What the task requires -
Restate, word for word, every line of the data.

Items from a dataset

— BEGIN —

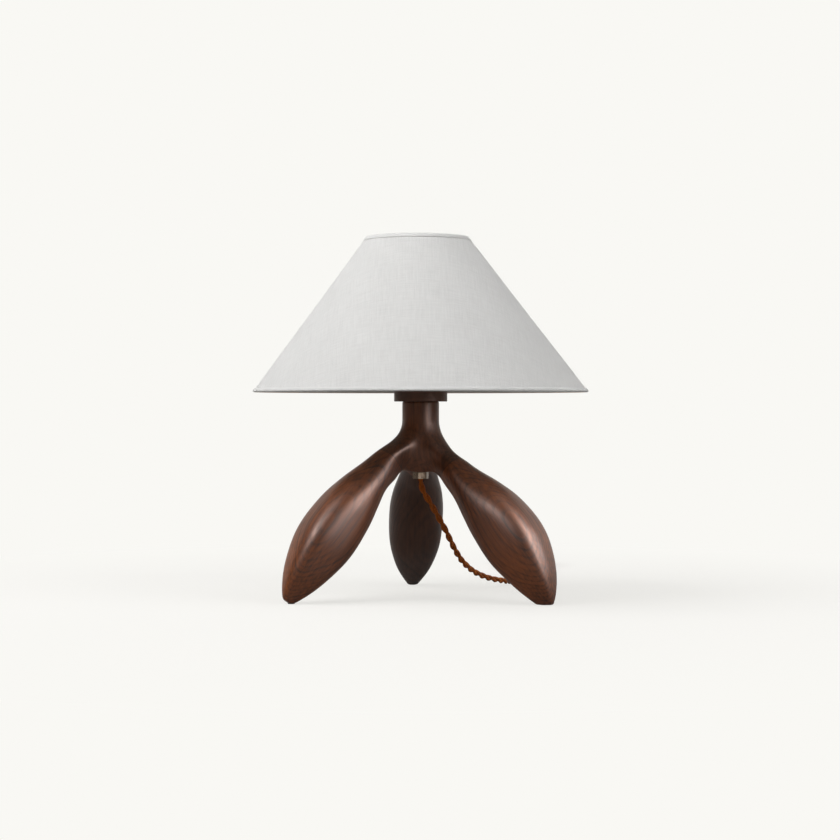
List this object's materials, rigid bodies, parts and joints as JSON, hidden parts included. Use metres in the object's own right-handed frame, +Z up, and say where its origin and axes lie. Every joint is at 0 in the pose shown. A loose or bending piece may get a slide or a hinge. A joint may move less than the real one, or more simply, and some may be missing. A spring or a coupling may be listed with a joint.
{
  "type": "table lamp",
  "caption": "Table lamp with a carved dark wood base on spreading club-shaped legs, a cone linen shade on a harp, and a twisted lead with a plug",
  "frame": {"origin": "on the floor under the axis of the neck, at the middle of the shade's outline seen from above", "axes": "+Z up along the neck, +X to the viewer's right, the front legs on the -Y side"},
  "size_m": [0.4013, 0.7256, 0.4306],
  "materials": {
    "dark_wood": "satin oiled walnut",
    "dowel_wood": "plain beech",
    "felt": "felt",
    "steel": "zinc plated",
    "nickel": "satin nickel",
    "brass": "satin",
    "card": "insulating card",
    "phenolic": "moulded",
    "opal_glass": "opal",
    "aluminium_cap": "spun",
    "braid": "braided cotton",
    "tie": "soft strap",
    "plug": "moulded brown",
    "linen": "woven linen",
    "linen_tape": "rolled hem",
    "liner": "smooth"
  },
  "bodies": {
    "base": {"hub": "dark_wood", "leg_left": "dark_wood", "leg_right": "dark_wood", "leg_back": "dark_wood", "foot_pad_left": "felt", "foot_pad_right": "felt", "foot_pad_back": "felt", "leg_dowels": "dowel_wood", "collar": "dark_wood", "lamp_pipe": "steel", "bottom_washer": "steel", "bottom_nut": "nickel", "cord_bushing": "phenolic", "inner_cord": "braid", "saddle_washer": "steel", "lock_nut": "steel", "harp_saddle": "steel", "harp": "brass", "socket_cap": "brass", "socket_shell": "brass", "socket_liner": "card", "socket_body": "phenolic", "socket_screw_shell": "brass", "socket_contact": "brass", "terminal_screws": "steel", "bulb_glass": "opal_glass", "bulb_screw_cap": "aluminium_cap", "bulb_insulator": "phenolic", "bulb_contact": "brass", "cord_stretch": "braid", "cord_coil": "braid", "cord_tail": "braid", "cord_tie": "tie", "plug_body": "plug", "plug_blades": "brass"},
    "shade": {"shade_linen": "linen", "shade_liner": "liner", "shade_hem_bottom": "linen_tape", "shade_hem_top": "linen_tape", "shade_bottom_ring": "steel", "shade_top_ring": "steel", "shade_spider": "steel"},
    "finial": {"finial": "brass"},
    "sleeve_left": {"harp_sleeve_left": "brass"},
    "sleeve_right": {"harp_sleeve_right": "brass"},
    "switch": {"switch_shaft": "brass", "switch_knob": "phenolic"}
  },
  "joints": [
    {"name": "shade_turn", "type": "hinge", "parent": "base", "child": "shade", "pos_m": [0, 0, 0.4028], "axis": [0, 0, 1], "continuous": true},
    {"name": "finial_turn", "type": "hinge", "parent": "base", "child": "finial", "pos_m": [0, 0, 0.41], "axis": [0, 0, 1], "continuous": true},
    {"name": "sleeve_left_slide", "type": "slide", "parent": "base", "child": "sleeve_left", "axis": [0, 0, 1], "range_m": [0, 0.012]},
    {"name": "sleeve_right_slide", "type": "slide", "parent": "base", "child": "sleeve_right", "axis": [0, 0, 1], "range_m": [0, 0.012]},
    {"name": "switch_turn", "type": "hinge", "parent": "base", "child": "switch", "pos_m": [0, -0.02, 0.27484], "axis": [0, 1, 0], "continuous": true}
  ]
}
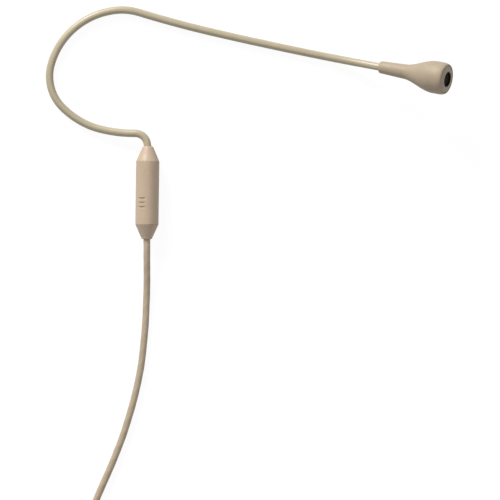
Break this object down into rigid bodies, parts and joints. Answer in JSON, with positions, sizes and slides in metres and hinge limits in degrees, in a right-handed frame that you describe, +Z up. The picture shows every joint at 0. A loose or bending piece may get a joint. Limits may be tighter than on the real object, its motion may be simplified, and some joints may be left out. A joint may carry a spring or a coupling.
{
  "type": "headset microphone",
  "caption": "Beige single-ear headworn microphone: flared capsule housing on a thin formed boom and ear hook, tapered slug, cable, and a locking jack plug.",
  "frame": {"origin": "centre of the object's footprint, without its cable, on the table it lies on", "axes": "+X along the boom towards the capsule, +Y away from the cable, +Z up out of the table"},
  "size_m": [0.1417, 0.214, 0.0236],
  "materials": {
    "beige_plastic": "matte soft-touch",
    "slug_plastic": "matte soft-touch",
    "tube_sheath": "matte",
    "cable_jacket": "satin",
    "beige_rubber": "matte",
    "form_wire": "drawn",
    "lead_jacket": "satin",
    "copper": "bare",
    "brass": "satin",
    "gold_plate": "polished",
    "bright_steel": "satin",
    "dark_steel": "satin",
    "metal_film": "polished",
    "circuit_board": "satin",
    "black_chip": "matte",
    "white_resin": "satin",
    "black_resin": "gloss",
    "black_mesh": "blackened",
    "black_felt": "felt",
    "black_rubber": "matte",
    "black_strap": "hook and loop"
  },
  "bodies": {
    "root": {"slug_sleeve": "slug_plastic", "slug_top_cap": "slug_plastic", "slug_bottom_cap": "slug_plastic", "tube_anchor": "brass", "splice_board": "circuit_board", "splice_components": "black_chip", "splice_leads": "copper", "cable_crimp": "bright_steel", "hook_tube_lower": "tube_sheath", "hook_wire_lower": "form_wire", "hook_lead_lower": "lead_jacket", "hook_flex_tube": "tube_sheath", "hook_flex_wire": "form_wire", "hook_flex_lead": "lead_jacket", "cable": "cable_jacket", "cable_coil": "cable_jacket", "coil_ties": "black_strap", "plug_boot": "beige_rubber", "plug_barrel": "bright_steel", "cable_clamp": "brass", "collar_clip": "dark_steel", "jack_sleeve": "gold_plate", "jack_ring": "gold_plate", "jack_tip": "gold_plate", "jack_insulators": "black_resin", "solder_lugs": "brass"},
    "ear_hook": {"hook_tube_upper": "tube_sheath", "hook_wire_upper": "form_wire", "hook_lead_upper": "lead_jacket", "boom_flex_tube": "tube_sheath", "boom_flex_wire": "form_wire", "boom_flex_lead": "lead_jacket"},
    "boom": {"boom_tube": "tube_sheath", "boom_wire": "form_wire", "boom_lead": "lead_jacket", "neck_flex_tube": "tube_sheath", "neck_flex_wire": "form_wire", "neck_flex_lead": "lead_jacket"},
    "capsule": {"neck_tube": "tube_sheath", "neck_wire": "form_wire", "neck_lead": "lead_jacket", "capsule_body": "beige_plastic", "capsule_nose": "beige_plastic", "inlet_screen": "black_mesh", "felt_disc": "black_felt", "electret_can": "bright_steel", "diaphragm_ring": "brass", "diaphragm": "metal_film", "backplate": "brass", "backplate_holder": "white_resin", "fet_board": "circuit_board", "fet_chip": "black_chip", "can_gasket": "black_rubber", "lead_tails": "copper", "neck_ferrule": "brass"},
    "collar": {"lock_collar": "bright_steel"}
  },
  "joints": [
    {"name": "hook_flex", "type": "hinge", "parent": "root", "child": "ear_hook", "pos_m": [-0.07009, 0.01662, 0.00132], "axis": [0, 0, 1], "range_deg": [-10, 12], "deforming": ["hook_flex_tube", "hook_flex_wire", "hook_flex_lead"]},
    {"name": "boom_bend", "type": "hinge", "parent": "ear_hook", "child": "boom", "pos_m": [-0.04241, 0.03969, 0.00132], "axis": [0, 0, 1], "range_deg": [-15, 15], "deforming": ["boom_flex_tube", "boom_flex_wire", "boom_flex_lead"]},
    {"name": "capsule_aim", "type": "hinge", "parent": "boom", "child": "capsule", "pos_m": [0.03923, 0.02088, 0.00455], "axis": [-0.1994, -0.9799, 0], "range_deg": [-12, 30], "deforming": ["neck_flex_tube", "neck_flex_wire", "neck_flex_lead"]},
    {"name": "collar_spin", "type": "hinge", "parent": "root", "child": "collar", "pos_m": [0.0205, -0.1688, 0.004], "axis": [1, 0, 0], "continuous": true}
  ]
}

— END —

Solution for this task -
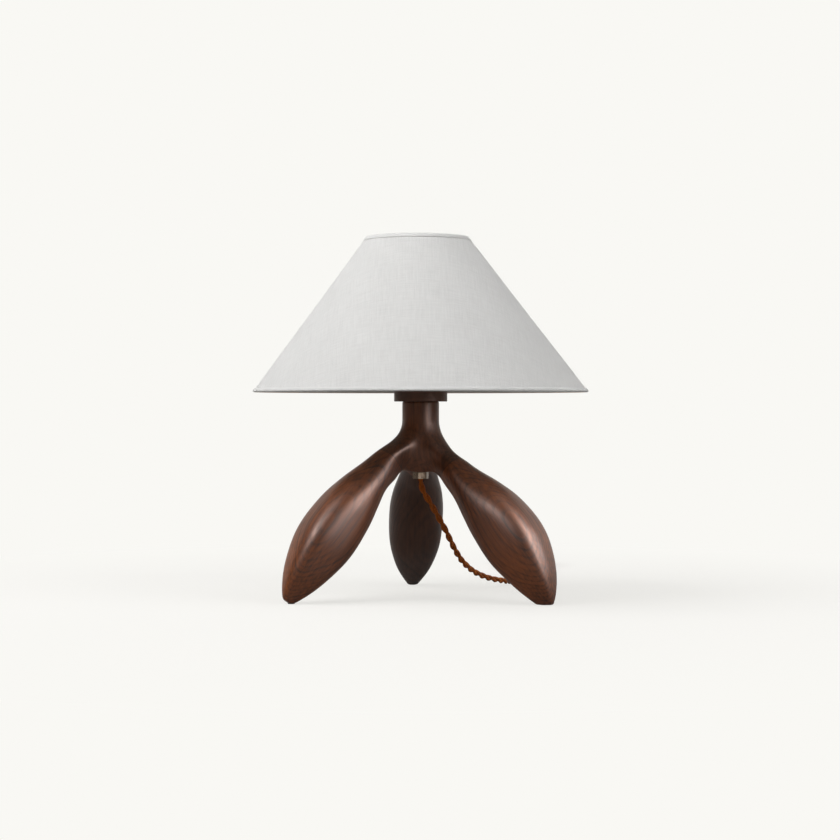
List this object's materials, rigid bodies, parts and joints as JSON, hidden parts included. Use metres in the object's own right-handed frame, +Z up, and say where its origin and axes lie. Every joint is at 0 in the pose shown. A loose or bending piece may get a slide or a hinge. A joint may move less than the real one, or more simply, and some may be missing. A spring or a coupling may be listed with a joint.
{
  "type": "table lamp",
  "caption": "Table lamp with a carved dark wood base on spreading club-shaped legs, a cone linen shade on a harp, and a twisted lead with a plug",
  "frame": {"origin": "on the floor under the axis of the neck, at the middle of the shade's outline seen from above", "axes": "+Z up along the neck, +X to the viewer's right, the front legs on the -Y side"},
  "size_m": [0.4013, 0.7256, 0.4306],
  "materials": {
    "dark_wood": "satin oiled walnut",
    "dowel_wood": "plain beech",
    "felt": "felt",
    "steel": "zinc plated",
    "nickel": "satin nickel",
    "brass": "satin",
    "card": "insulating card",
    "phenolic": "moulded",
    "opal_glass": "opal",
    "aluminium_cap": "spun",
    "braid": "braided cotton",
    "tie": "soft strap",
    "plug": "moulded brown",
    "linen": "woven linen",
    "linen_tape": "rolled hem",
    "liner": "smooth"
  },
  "bodies": {
    "base": {"hub": "dark_wood", "leg_left": "dark_wood", "leg_right": "dark_wood", "leg_back": "dark_wood", "foot_pad_left": "felt", "foot_pad_right": "felt", "foot_pad_back": "felt", "leg_dowels": "dowel_wood", "collar": "dark_wood", "lamp_pipe": "steel", "bottom_washer": "steel", "bottom_nut": "nickel", "cord_bushing": "phenolic", "inner_cord": "braid", "saddle_washer": "steel", "lock_nut": "steel", "harp_saddle": "steel", "harp": "brass", "socket_cap": "brass", "socket_shell": "brass", "socket_liner": "card", "socket_body": "phenolic", "socket_screw_shell": "brass", "socket_contact": "brass", "terminal_screws": "steel", "bulb_glass": "opal_glass", "bulb_screw_cap": "aluminium_cap", "bulb_insulator": "phenolic", "bulb_contact": "brass", "cord_stretch": "braid", "cord_coil": "braid", "cord_tail": "braid", "cord_tie": "tie", "plug_body": "plug", "plug_blades": "brass"},
    "shade": {"shade_linen": "linen", "shade_liner": "liner", "shade_hem_bottom": "linen_tape", "shade_hem_top": "linen_tape", "shade_bottom_ring": "steel", "shade_top_ring": "steel", "shade_spider": "steel"},
    "finial": {"finial": "brass"},
    "sleeve_left": {"harp_sleeve_left": "brass"},
    "sleeve_right": {"harp_sleeve_right": "brass"},
    "switch": {"switch_shaft": "brass", "switch_knob": "phenolic"}
  },
  "joints": [
    {"name": "shade_turn", "type": "hinge", "parent": "base", "child": "shade", "pos_m": [0, 0, 0.4028], "axis": [0, 0, 1], "continuous": true},
    {"name": "finial_turn", "type": "hinge", "parent": "base", "child": "finial", "pos_m": [0, 0, 0.41], "axis": [0, 0, 1], "continuous": true},
    {"name": "sleeve_left_slide", "type": "slide", "parent": "base", "child": "sleeve_left", "axis": [0, 0, 1], "range_m": [0, 0.012]},
    {"name": "sleeve_right_slide", "type": "slide", "parent": "base", "child": "sleeve_right", "axis": [0, 0, 1], "range_m": [0, 0.012]},
    {"name": "switch_turn", "type": "hinge", "parent": "base", "child": "switch", "pos_m": [0, -0.02, 0.27484], "axis": [0, 1, 0], "continuous": true}
  ]
}
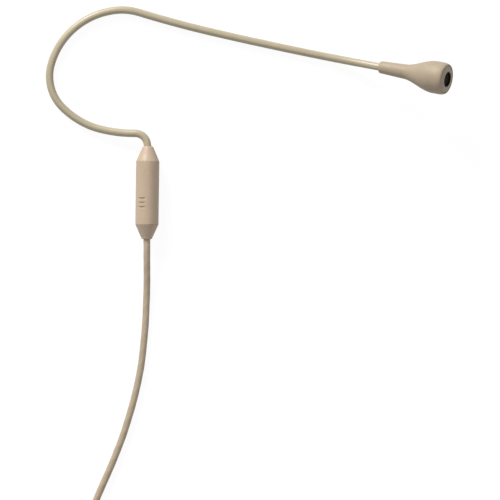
Break this object down into rigid bodies, parts and joints. Answer in JSON, with positions, sizes and slides in metres and hinge limits in degrees, in a right-handed frame that you describe, +Z up. The picture shows every joint at 0. A loose or bending piece may get a joint. Limits may be tighter than on the real object, its motion may be simplified, and some joints may be left out. A joint may carry a spring or a coupling.
{
  "type": "headset microphone",
  "caption": "Beige single-ear headworn microphone: flared capsule housing on a thin formed boom and ear hook, tapered slug, cable, and a locking jack plug.",
  "frame": {"origin": "centre of the object's footprint, without its cable, on the table it lies on", "axes": "+X along the boom towards the capsule, +Y away from the cable, +Z up out of the table"},
  "size_m": [0.1417, 0.214, 0.0236],
  "materials": {
    "beige_plastic": "matte soft-touch",
    "slug_plastic": "matte soft-touch",
    "tube_sheath": "matte",
    "cable_jacket": "satin",
    "beige_rubber": "matte",
    "form_wire": "drawn",
    "lead_jacket": "satin",
    "copper": "bare",
    "brass": "satin",
    "gold_plate": "polished",
    "bright_steel": "satin",
    "dark_steel": "satin",
    "metal_film": "polished",
    "circuit_board": "satin",
    "black_chip": "matte",
    "white_resin": "satin",
    "black_resin": "gloss",
    "black_mesh": "blackened",
    "black_felt": "felt",
    "black_rubber": "matte",
    "black_strap": "hook and loop"
  },
  "bodies": {
    "root": {"slug_sleeve": "slug_plastic", "slug_top_cap": "slug_plastic", "slug_bottom_cap": "slug_plastic", "tube_anchor": "brass", "splice_board": "circuit_board", "splice_components": "black_chip", "splice_leads": "copper", "cable_crimp": "bright_steel", "hook_tube_lower": "tube_sheath", "hook_wire_lower": "form_wire", "hook_lead_lower": "lead_jacket", "hook_flex_tube": "tube_sheath", "hook_flex_wire": "form_wire", "hook_flex_lead": "lead_jacket", "cable": "cable_jacket", "cable_coil": "cable_jacket", "coil_ties": "black_strap", "plug_boot": "beige_rubber", "plug_barrel": "bright_steel", "cable_clamp": "brass", "collar_clip": "dark_steel", "jack_sleeve": "gold_plate", "jack_ring": "gold_plate", "jack_tip": "gold_plate", "jack_insulators": "black_resin", "solder_lugs": "brass"},
    "ear_hook": {"hook_tube_upper": "tube_sheath", "hook_wire_upper": "form_wire", "hook_lead_upper": "lead_jacket", "boom_flex_tube": "tube_sheath", "boom_flex_wire": "form_wire", "boom_flex_lead": "lead_jacket"},
    "boom": {"boom_tube": "tube_sheath", "boom_wire": "form_wire", "boom_lead": "lead_jacket", "neck_flex_tube": "tube_sheath", "neck_flex_wire": "form_wire", "neck_flex_lead": "lead_jacket"},
    "capsule": {"neck_tube": "tube_sheath", "neck_wire": "form_wire", "neck_lead": "lead_jacket", "capsule_body": "beige_plastic", "capsule_nose": "beige_plastic", "inlet_screen": "black_mesh", "felt_disc": "black_felt", "electret_can": "bright_steel", "diaphragm_ring": "brass", "diaphragm": "metal_film", "backplate": "brass", "backplate_holder": "white_resin", "fet_board": "circuit_board", "fet_chip": "black_chip", "can_gasket": "black_rubber", "lead_tails": "copper", "neck_ferrule": "brass"},
    "collar": {"lock_collar": "bright_steel"}
  },
  "joints": [
    {"name": "hook_flex", "type": "hinge", "parent": "root", "child": "ear_hook", "pos_m": [-0.07009, 0.01662, 0.00132], "axis": [0, 0, 1], "range_deg": [-10, 12], "deforming": ["hook_flex_tube", "hook_flex_wire", "hook_flex_lead"]},
    {"name": "boom_bend", "type": "hinge", "parent": "ear_hook", "child": "boom", "pos_m": [-0.04241, 0.03969, 0.00132], "axis": [0, 0, 1], "range_deg": [-15, 15], "deforming": ["boom_flex_tube", "boom_flex_wire", "boom_flex_lead"]},
    {"name": "capsule_aim", "type": "hinge", "parent": "boom", "child": "capsule", "pos_m": [0.03923, 0.02088, 0.00455], "axis": [-0.1994, -0.9799, 0], "range_deg": [-12, 30], "deforming": ["neck_flex_tube", "neck_flex_wire", "neck_flex_lead"]},
    {"name": "collar_spin", "type": "hinge", "parent": "root", "child": "collar", "pos_m": [0.0205, -0.1688, 0.004], "axis": [1, 0, 0], "continuous": true}
  ]
}